July 6, 2026
AI Fails To Rise To The Occasion As Ford Rehires 300 Veteran Engineers
The automaker says artificial intelligence alone couldn't replicate the expertise of seasoned engineers
Ford is acknowledging that artificial intelligence has limits. After relying on AI-powered systems to improve vehicle quality inspections, the automaker has rehired more than 300 veteran engineers and quality inspectors after the technology failed to match the judgment and expertise of experienced employees, reports BBC.
The move comes as companies across industries race to integrate AI into their operations to reduce labor costs and increase productivity. Ford had expanded the technology across parts of its manufacturing process, including deploying AI-powered quality inspections at its factories.
“Artificial intelligence is a fantastic tool, but it’s only as good as the information you use to train it,” said Charles Poon, Ford’s vice president of vehicle hardware engineering, according to BBC.
Poon acknowledged that Ford underestimated the value of its most experienced engineers as it accelerated its AI adoption.
“Over prior years, we didn’t pay as much attention as we should have to the experience of our most knowledgeable engineers that have been with us through many product cycles,” he said.
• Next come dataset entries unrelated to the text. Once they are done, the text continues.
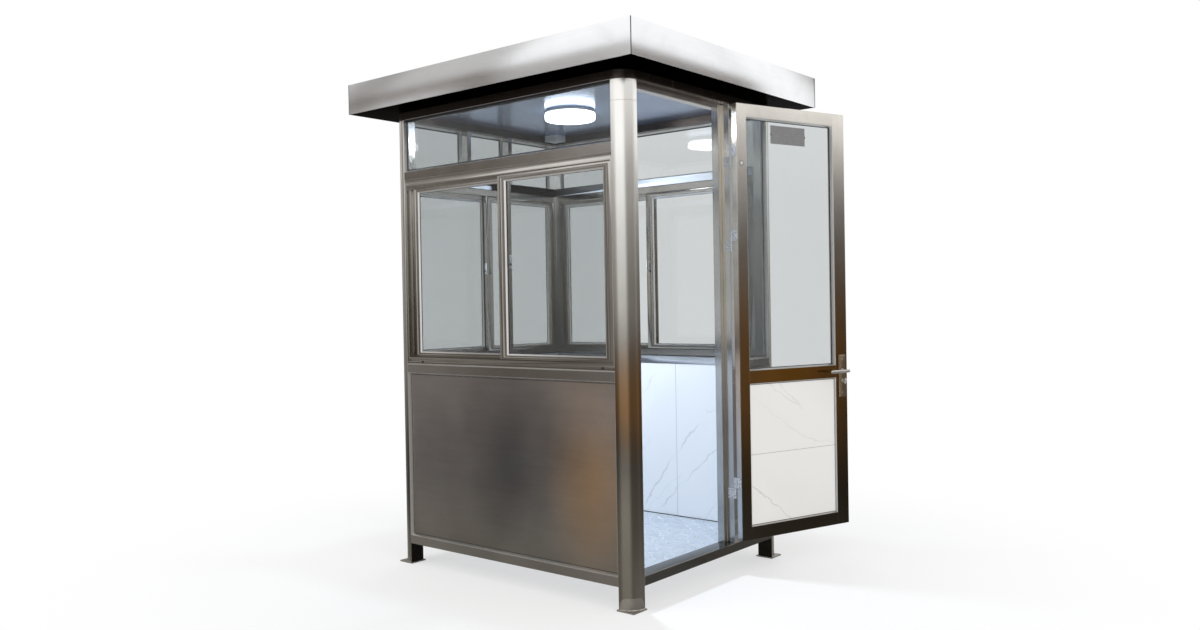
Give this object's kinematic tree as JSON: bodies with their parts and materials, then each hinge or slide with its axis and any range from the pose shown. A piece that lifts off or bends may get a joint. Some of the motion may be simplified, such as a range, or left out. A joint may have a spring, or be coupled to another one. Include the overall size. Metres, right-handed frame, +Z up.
{
  "type": "security guard booth",
  "caption": "Walk-in stainless steel guard booth with round-cornered posts, sliding windows, overhanging box roof and a half-glazed swing door.",
  "frame": {"origin": "centre of the four anchor holes, on the ground under the middle of the booth", "axes": "+Z up, the front window wall faces -Y, the door wall faces +X"},
  "size_m": [1.9725, 1.6175, 2.425],
  "materials": {
    "posts": "vertical brushed stainless",
    "frame_steel": "satin stainless",
    "panel_steel": "horizontally brushed stainless",
    "fascia_steel": "long-grain brushed stainless",
    "soffit_steel": "bright-rolled stainless",
    "tread_plate": "bright five-bar tread",
    "lining": "white board with grey marble veins",
    "ceiling_sheet": "smooth pale grey",
    "clear_glass": "clear float glass",
    "window_steel": "satin stainless window sections",
    "bright_steel": "polished",
    "dark_metal": "satin dark grey",
    "lamp_white": "opal diffuser",
    "white_plastic": "moulded",
    "galvanised": "galvanised"
  },
  "bodies": {
    "root": {"post_front_left": "posts", "post_front_right": "posts", "post_back_right": "posts", "post_back_left": "posts", "foot_plates": "frame_steel", "base_rails": "frame_steel", "floor_bearers": "galvanised", "floor_plate": "tread_plate", "front_panel": "panel_steel", "back_panel": "panel_steel", "left_panel": "panel_steel", "side_light_panel": "panel_steel", "front_lining": "lining", "back_lining": "lining", "left_lining": "lining", "side_light_lining": "lining", "sill_rails": "frame_steel", "transom_bars": "frame_steel", "left_mullions": "frame_steel", "transom_glass": "clear_glass", "side_light_glass": "clear_glass", "front_window_frame": "window_steel", "back_window_frame": "window_steel", "left_window_frame": "window_steel", "front_sashes": "window_steel", "back_sashes": "window_steel", "left_sashes": "window_steel", "sash_glass": "clear_glass", "window_latches": "dark_metal", "strike_jamb": "frame_steel", "hinge_jamb": "frame_steel", "door_head": "frame_steel", "header_ring": "frame_steel", "ceiling": "ceiling_sheet", "soffit": "soffit_steel", "fascia": "fascia_steel", "roof_deck": "galvanised", "ceiling_lamp": "lamp_white", "junction_box": "white_plastic", "hinge_jamb_leaves": "bright_steel"},
    "door": {"door_frame": "frame_steel", "door_glass": "clear_glass", "glass_plate": "dark_metal", "door_panel": "panel_steel", "door_lining": "lining", "hinge_door_leaves": "bright_steel", "lock_plates": "bright_steel"},
    "lever": {"lever_handle": "bright_steel"},
    "turn": {"thumb_turn": "bright_steel"}
  },
  "joints": [
    {"name": "door_swing", "type": "hinge", "parent": "root", "child": "door", "pos_m": [0.758, 0.1825, 1.2], "axis": [0, 0, 1], "range_deg": [-161.9, 10]},
    {"name": "lever_turn", "type": "hinge", "parent": "door", "child": "lever", "pos_m": [0.99104, 0.80858, 0.938], "axis": [0.9505, -0.3107, 0], "range_deg": [-45, 45], "stiffness_Nm_per_rad": 0.9},
    {"name": "thumb_turn", "type": "hinge", "parent": "door", "child": "turn", "pos_m": [0.99104, 0.80858, 0.887], "axis": [0.9505, -0.3107, 0], "range_deg": [-90, 90]}
  ]
}
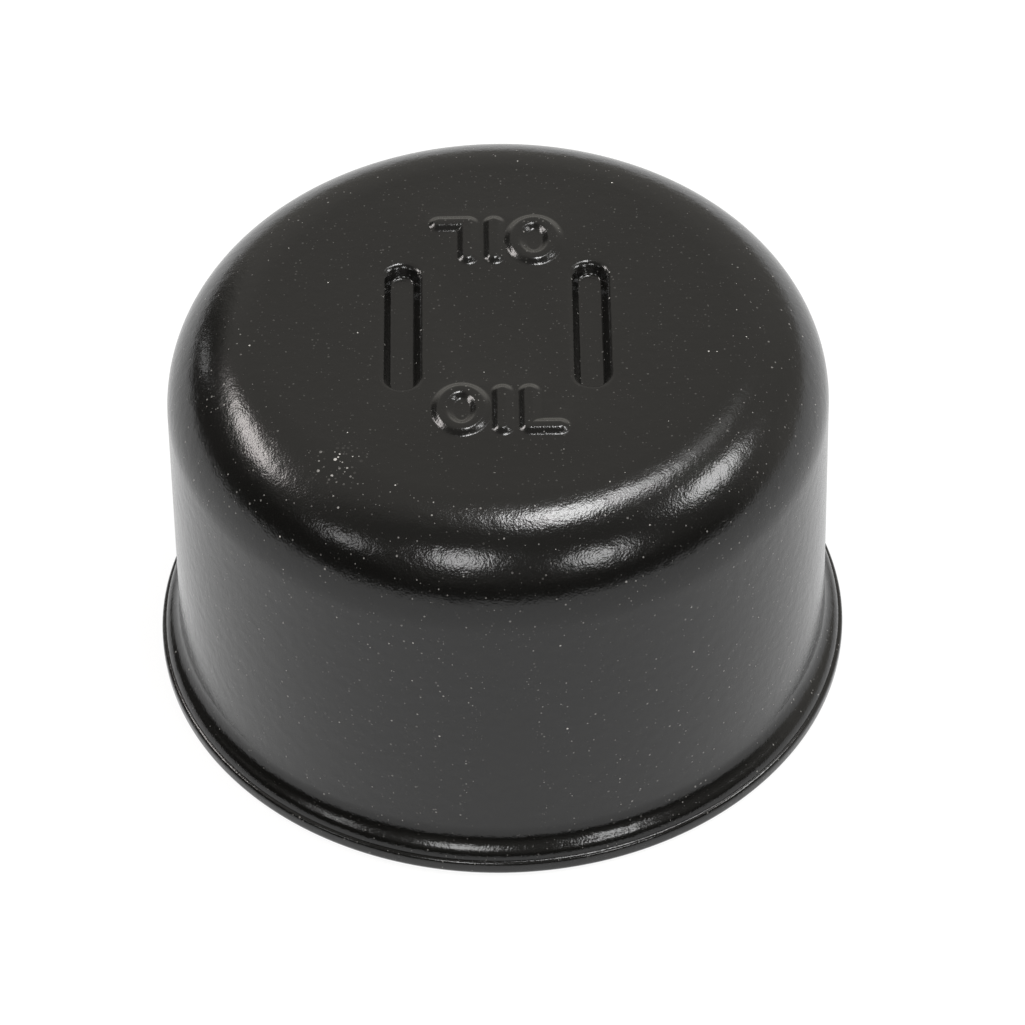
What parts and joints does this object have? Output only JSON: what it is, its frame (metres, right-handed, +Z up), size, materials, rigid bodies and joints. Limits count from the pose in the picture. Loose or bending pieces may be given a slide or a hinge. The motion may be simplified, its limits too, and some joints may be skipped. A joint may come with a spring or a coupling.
{
  "type": "oil filler cap",
  "caption": "Push-on breathing oil filler cap: round drawn steel cover over a neck sleeve with a spring clip, gasket, baffle and wire gauze filter.",
  "frame": {"origin": "centre of the rim's underside, on the surface that the cap stands on", "axes": "+Z up along the cap's axis, from the rim to the flat top; X across the two slots in the top; Y along them"},
  "size_m": [0.0762, 0.0762, 0.0457],
  "materials": {
    "cover_paint": "semi-gloss black enamel with fine orange peel",
    "pan_paint": "semi-gloss black enamel",
    "sleeve_steel": "zinc-plated drawn steel",
    "baffle_steel": "zinc-plated steel",
    "gasket_rubber": "matt black moulded rubber",
    "clip_steel": "oil-blackened spring steel",
    "rivet_steel": "bright steel",
    "gauze_wire": "oiled knitted steel wire",
    "screen_steel": "perforated plated steel"
  },
  "bodies": {
    "root": {"cover_shell": "cover_paint", "base_pan": "pan_paint", "neck_sleeve": "sleeve_steel", "splash_baffle": "baffle_steel", "neck_gasket": "gasket_rubber", "retaining_clip": "clip_steel", "clip_rivets": "rivet_steel", "gauze_pack": "gauze_wire", "upper_screen": "screen_steel", "lower_screen": "screen_steel"}
  },
  "joints": []
}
Ford CEO Jim Farley has previously championed AI’s potential to reshape the workforce. In an interview with author Walter Isaacson last year, Farley said, “AI will leave a lot of white collar people behind.”
The automaker has been integrating AI throughout its manufacturing operations. During an October earnings call, Chief Operating Officer Kumar Galhotra told investors the company was “deploying AI across the entire industrial system,” including installing 900 AI-powered cameras at its plants “to detect quality issues at the source and help us mitigate supply disruptions.”
However, Ford’s latest assessment suggests the technology alone wasn’t enough to deliver the results executives expected.
“Mistakenly, we thought that by just introducing artificial intelligence and ingesting the design requirements that we had, that would produce a high-quality product,” Poon said.
According to the executive, automated systems lacked the institutional knowledge and practical experience of veteran technicians, many of whom had already left the company before their expertise could be incorporated into the AI models.
“We recognised that for us to enhance some of our automation and machine learning and artificial intelligence tools we needed to ensure that they were trained by the most experienced individuals,” Poon said.
Those veteran employees have since returned not only to help train Ford’s AI systems but also to mentor younger engineers.
Ford’s acknowledgment comes after it recently reclaimed the top spot among mainstream brands in the J.D. Power Initial Quality Study for the first time since 2010. In a statement, Ford said “reaching best-in-class quality required a significant talent refresh,” including replacing senior leaders across engineering, manufacturing and supply chain operations and hiring approximately 300 veteran engineers “who carry the hard-earned wisdom of decades of design.”